For ordinary unfair dismissal the qualifying period is currently two years. The Employment Rights Act 2025 reduces it to six months, but that change takes effect on 1 January 2027, so the two-year rule still applies through 2026. The important exception: discrimination claims and automatically unfair dismissal (for example whistleblowing or asserting a statutory right) need no qualifying period at all. If a biased AI drove your dismissal, you may have a discrimination claim from day one even with under two years' service.
A manager signed off the AI's recommendation. Does that make it a human decision?
Not on its own. The law looks at whether there was meaningful human involvement: did a person have the information, the authority, and the time to reach a different conclusion, and did they actually engage with your case? A reviewer who rubber-stamps the system's output does not make the decision human. Where there is no meaningful human involvement, it is a solely automated decision and the Article 22A to 22D safeguards apply: information, the right to make representations, human intervention, and the right to contest.
Can I see the data and the algorithm behind my dismissal?
You can ask. A subject access request entitles you to the personal data the employer holds about you, which includes monitoring and performance data, plus meaningful information about the logic of any automated decision-making and its likely consequences for you. Where the automated-decision safeguards apply, you can also require human intervention and contest the outcome. Employers often hold far more of this data than employees realise.
The AI flagged me for low productivity, but I have a disability. Is that discrimination?

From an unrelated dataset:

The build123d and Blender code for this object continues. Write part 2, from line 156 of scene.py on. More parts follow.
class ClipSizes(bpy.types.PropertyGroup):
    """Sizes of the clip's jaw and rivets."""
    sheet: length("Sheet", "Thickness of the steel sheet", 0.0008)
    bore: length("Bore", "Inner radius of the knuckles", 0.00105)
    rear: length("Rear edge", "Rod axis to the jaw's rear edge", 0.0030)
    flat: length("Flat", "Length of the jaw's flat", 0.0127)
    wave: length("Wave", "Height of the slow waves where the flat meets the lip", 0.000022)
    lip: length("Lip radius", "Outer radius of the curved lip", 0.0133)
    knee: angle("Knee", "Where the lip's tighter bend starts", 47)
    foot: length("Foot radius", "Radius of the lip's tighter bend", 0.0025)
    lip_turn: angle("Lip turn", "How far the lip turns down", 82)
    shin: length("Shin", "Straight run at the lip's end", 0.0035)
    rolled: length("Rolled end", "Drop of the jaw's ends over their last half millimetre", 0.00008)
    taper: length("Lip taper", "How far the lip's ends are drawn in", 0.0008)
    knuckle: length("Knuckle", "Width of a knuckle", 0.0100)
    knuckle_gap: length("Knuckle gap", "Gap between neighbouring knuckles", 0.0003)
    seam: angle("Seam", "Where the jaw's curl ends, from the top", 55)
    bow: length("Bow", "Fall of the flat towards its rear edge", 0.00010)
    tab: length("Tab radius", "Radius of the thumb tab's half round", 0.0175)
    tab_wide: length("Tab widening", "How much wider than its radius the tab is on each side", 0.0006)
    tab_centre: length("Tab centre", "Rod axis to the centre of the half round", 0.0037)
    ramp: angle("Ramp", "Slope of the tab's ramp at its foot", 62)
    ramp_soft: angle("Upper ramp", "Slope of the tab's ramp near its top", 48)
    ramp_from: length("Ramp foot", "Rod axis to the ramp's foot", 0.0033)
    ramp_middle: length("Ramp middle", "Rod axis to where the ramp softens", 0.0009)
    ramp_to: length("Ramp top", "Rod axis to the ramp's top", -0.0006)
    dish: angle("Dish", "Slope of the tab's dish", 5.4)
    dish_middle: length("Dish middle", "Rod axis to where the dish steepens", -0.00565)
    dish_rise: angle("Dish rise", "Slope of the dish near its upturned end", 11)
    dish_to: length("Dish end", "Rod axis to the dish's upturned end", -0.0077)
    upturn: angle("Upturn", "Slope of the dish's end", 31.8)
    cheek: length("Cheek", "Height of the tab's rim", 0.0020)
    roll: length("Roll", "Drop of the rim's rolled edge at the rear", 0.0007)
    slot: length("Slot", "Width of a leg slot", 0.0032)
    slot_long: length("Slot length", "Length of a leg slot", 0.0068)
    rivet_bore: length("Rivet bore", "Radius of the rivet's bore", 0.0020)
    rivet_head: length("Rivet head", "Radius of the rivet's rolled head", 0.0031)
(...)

Potentially yes. If a productivity or monitoring tool puts disabled workers at a disadvantage, that can be indirect discrimination, and the employer may also have failed in its duty to make reasonable adjustments. The same logic applies to age, race, sex, and the other protected characteristics. Discrimination protection is a day-one right with no qualifying period, and discrimination compensation is uncapped, so this route can matter more than ordinary unfair dismissal. Get specialist advice quickly.